The arrest followed a years-long investigation in the Sierra Nevada where feds say Harrison dug the artifacts up illegally, CBS Sacramento reports.  

A single snapshot entered into evidence shows what federal agents describe as a treasure trove of Native American artifacts looted from the archeological sites. 

Miriam Hinman, one of the federal prosecutors that handled the case, spoke to CBS Sacramento about the case. Hinman also has a master’s degree in archeology and chose to be on this case because of her passion for examining artifacts.

“The illegal digging, in this case, desecrated ancient sites that were important to the Washoe tribe, and were unusually valuable to archaeologists,” Hinman said.
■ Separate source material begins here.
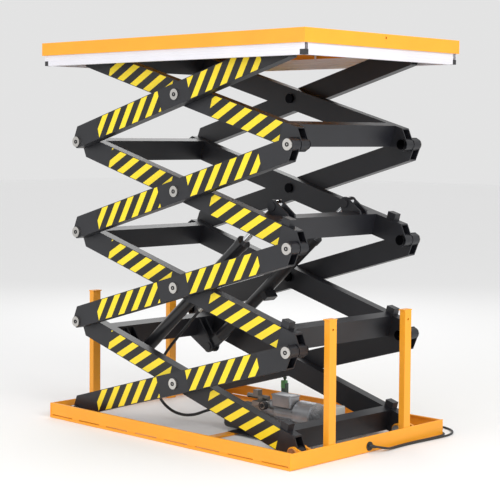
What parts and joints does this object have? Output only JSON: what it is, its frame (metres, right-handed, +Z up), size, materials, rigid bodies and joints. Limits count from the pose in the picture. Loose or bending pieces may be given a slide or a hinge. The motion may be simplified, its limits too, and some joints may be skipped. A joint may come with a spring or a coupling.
{
  "type": "scissor lift table",
  "caption": "Electro-hydraulic lift table: a steel platform on stacked scissor arms, raised by a pair of cylinders from a frame base with corner posts.",
  "frame": {"origin": "on the floor under the middle of the base and of the platform", "axes": "+X along the table towards its fixed pivots and cable outlet, +Y towards the far long side, +Z up"},
  "size_m": [1.7, 1.1895, 1.8139],
  "materials": {
    "yellow_orange_paint": "satin powder coat",
    "black_arm_paint": "satin powder coat",
    "pin_steel": "bright zinc",
    "roller_steel": "machined",
    "black_cylinder_paint": "satin paint",
    "rod_chrome": "polished",
    "frame_aluminium": "anodised",
    "black_corner_plastic": "moulded",
    "motor_silver": "silver painted casting",
    "fan_plastic": "moulded",
    "valve_steel": "zinc plated",
    "tank_plastic": "moulded",
    "black_plate_paint": "satin",
    "grey_box_paint": "textured",
    "switch_plastic": "moulded",
    "gland_rubber": "moulded",
    "hose_rubber": "smooth",
    "lead_rubber": "smooth",
    "plug_plastic": "moulded",
    "control_yellow": "moulded",
    "button_black": "moulded",
    "button_red": "moulded"
  },
  "bodies": {
    "inner_1": {"barrel_brackets": "black_arm_paint", "inner_arms_1": "black_arm_paint", "inner_cross_tubes_1": "black_arm_paint"},
    "base": {"base_cross_bars": "yellow_orange_paint", "base_end_plates": "yellow_orange_paint", "base_pivot_pins": "pin_steel", "base_side_rails": "yellow_orange_paint", "cable_gland": "gland_rubber", "control_box": "grey_box_paint", "control_case": "control_yellow", "control_coil": "lead_rubber", "control_lead": "lead_rubber", "hydraulic_hose": "hose_rubber", "limit_switch": "switch_plastic", "motor_fan_cover": "motor_silver", "motor_housing": "motor_silver", "motor_terminal_box": "motor_silver", "oil_tank": "tank_plastic", "power_unit_plate": "black_plate_paint", "pump_and_valves": "valve_steel", "supply_coil": "lead_rubber", "supply_lead": "lead_rubber", "supply_plug": "plug_plastic", "support_posts": "yellow_orange_paint"},
    "outer_1": {"base_roller_axles": "pin_steel", "outer_arms_1": "black_arm_paint", "pivot_pins_1": "pin_steel"},
    "base_roller_far": {"base_roller_far": "roller_steel"},
    "base_roller_near": {"base_roller_near": "roller_steel"},
    "barrel_far": {"cylinder_barrel_far": "black_cylinder_paint"},
    "barrel_near": {"cylinder_barrel_near": "black_cylinder_paint"},
    "rod_far": {"cylinder_rod_far": "rod_chrome"},
    "rod_near": {"cylinder_rod_near": "rod_chrome"},
    "down_button": {"down_button": "button_black"},
    "inner_2": {"inner_arms_2": "black_arm_paint", "inner_cross_tubes_2": "black_arm_paint"},
    "inner_3": {"inner_arms_3": "black_arm_paint", "inner_cross_tubes_3": "black_arm_paint", "rod_brackets": "black_arm_paint"},
    "inner_4": {"inner_arms_4": "black_arm_paint", "inner_cross_tubes_4": "black_arm_paint", "platform_roller_axles": "pin_steel"},
    "motor_fan": {"motor_fan": "fan_plastic"},
    "outer_2": {"outer_arms_2": "black_arm_paint", "pivot_pins_2": "pin_steel"},
    "outer_3": {"outer_arms_3": "black_arm_paint", "pivot_pins_3": "pin_steel"},
    "outer_4": {"outer_arms_4": "black_arm_paint", "pivot_pins_4": "pin_steel"},
    "platform": {"platform_deck": "yellow_orange_paint", "platform_edge_frame": "yellow_orange_paint", "platform_pivot_pins": "pin_steel", "platform_roller_tracks": "yellow_orange_paint", "platform_underframe": "yellow_orange_paint"},
    "platform_roller_far": {"platform_roller_far": "roller_steel"},
    "platform_roller_near": {"platform_roller_near": "roller_steel"},
    "safety_frame": {"safety_frame_corners": "black_corner_plastic", "safety_frame_profiles": "frame_aluminium"},
    "stop_button": {"stop_button": "button_red"},
    "up_button": {"up_button": "button_black"}
  },
  "joints": [
    {"name": "lift", "type": "hinge", "parent": "base", "child": "inner_1", "pos_m": [0.682, 0, 0.034], "axis": [0, 1, 0], "range_deg": [-12.2, 26.5], "deforming": ["hydraulic_hose"]},
    {"name": "centre_pivot_1", "type": "hinge", "parent": "inner_1", "child": "outer_1", "pos_m": [-0.00689, 0, 0.25174], "axis": [0, 1, 0], "range_deg": [-53.05, 24.45]},
    {"name": "end_pivot_1", "type": "hinge", "parent": "outer_1", "child": "inner_2", "pos_m": [0.682, 0, 0.46947], "axis": [0, 1, 0], "range_deg": [-24.45, 53.05]},
    {"name": "centre_pivot_2", "type": "hinge", "parent": "inner_2", "child": "outer_2", "pos_m": [-0.00689, 0, 0.68721], "axis": [0, 1, 0], "range_deg": [-53.05, 24.45]},
    {"name": "end_pivot_2", "type": "hinge", "parent": "outer_2", "child": "inner_3", "pos_m": [0.682, 0, 0.90495], "axis": [0, 1, 0], "range_deg": [-24.45, 53.05]},
    {"name": "centre_pivot_3", "type": "hinge", "parent": "inner_3", "child": "outer_3", "pos_m": [-0.00689, 0, 1.12268], "axis": [0, 1, 0], "range_deg": [-53.05, 24.45]},
    {"name": "end_pivot_3", "type": "hinge", "parent": "outer_3", "child": "inner_4", "pos_m": [0.682, 0, 1.34042], "axis": [0, 1, 0], "range_deg": [-24.45, 53.05]},
    {"name": "centre_pivot_4", "type": "hinge", "parent": "inner_4", "child": "outer_4", "pos_m": [-0.00689, 0, 1.55816], "axis": [0, 1, 0], "range_deg": [-53.05, 24.45]},
    {"name": "platform_pivot", "type": "hinge", "parent": "outer_4", "child": "platform", "pos_m": [0.682, 0, 1.77589], "axis": [0, 1, 0], "range_deg": [-12.25, 26.55]},
    {"name": "barrel_pivot_near", "type": "hinge", "parent": "inner_1", "child": "barrel_near", "pos_m": [-0.4542, -0.245, 0.3068], "axis": [0, 1, 0], "range_deg": [-53.05, 24.45]},
    {"name": "rod_stroke_near", "type": "slide", "parent": "barrel_near", "child": "rod_near", "axis": [0.7618, 0, 0.6478], "range_m": [-0.22254, 0.48281]},
    {"name": "barrel_pivot_far", "type": "hinge", "parent": "inner_1", "child": "barrel_far", "pos_m": [-0.4542, 0.245, 0.3068], "axis": [0, 1, 0], "range_deg": [-53.05, 24.45]},
    {"name": "rod_stroke_far", "type": "slide", "parent": "barrel_far", "child": "rod_far", "axis": [0.7618, 0, 0.6478], "range_m": [-0.22254, 0.48281]},
    {"name": "base_roller_near_spin", "type": "hinge", "parent": "outer_1", "child": "base_roller_near", "pos_m": [-0.69579, -0.458, 0.034], "axis": [0, 1, 0], "continuous": true},
    {"name": "platform_roller_near_spin", "type": "hinge", "parent": "inner_4", "child": "platform_roller_near", "pos_m": [-0.69579, -0.458, 1.77589], "axis": [0, 1, 0], "continuous": true},
    {"name": "base_roller_far_spin", "type": "hinge", "parent": "outer_1", "child": "base_roller_far", "pos_m": [-0.69579, 0.458, 0.034], "axis": [0, 1, 0], "continuous": true},
    {"name": "platform_roller_far_spin", "type": "hinge", "parent": "inner_4", "child": "platform_roller_far", "pos_m": [-0.69579, 0.458, 1.77589], "axis": [0, 1, 0], "continuous": true},
    {"name": "safety_frame_lift", "type": "slide", "parent": "platform", "child": "safety_frame", "axis": [0, 0, 1], "range_m": [0, 0.012], "stiffness_N_per_m": 1500, "springref_m": -0.01},
    {"name": "up_button_press", "type": "slide", "parent": "base", "child": "up_button", "axis": [0, 0, -1], "range_m": [0, 0.003], "stiffness_N_per_m": 300},
    {"name": "down_button_press", "type": "slide", "parent": "base", "child": "down_button", "axis": [0, 0, -1], "range_m": [0, 0.003], "stiffness_N_per_m": 300},
    {"name": "stop_button_press", "type": "slide", "parent": "base", "child": "stop_button", "axis": [0, 0, -1], "range_m": [0, 0.003], "stiffness_N_per_m": 300},
    {"name": "motor_fan_spin", "type": "hinge", "parent": "base", "child": "motor_fan", "pos_m": [0.445, -0.045, 0.117], "axis": [1, 0, 0], "continuous": true}
  ],
  "couplings": [
    {"joint": "centre_pivot_1", "follows": "lift", "ratio": -2},
    {"joint": "end_pivot_1", "follows": "lift", "ratio": 2},
    {"joint": "centre_pivot_2", "follows": "lift", "ratio": -2},
    {"joint": "end_pivot_2", "follows": "lift", "ratio": 2},
    {"joint": "centre_pivot_3", "follows": "lift", "ratio": -2},
    {"joint": "end_pivot_3", "follows": "lift", "ratio": 2},
    {"joint": "centre_pivot_4", "follows": "lift", "ratio": -2},
    {"joint": "platform_pivot", "follows": "lift", "ratio": 1},
    {"joint": "barrel_pivot_near", "follows": "lift", "ratio": -2},
    {"joint": "rod_stroke_near", "follows": "lift", "m_per_rad": 1.0428},
    {"joint": "barrel_pivot_far", "follows": "lift", "ratio": -2},
    {"joint": "rod_stroke_far", "follows": "lift", "m_per_rad": 1.0428}
  ]
}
Court documents show Harrison spent more than a decade digging up more than a dozen sites in Alpine and El Dorado County ranging from hundreds to thousands of years old.

The area is the ancestral homeland of the Washoe tribe. Darrel Cruz, t he tribe’s director of historic preservation, told CBS Sacramento that “every time they take away an artifact, it takes away a piece of the history, the puzzle that makes up that history.”

Federal agents were tipped to the illegal digging by hikers. Court documents show investigators then began following Harrison’s movements by installing covert surveillance cameras around the archaeological sites. They also used GPS tracking on Harrison’s truck.

Eventually, court documents show they found approximately 302 pounds of artifacts in Harrison’s home. None of the artifacts were sold..

“He kept these things for himself, in his house,” Hinman noted to CBS Sacramento. 

After a decade of digging, destroying centuries of archeological evidence, Harrison has pled guilty and has been sentenced to a year and a day in prison.

The federal government is working with the Washoe tribe on finding the appropriate place to house those artifacts. 

The massive investigation was conducted by the U.S. Forest Service, the Bureau of Land Management, the National Park Service, the Drug Enforcement Administration, the Federal Bureau of Investigation, California State Fish & Wildlife Service, California Highway Patrol, and Alpine County Sheriff’s Department, according to a press release from the U.S. Attorney’s office.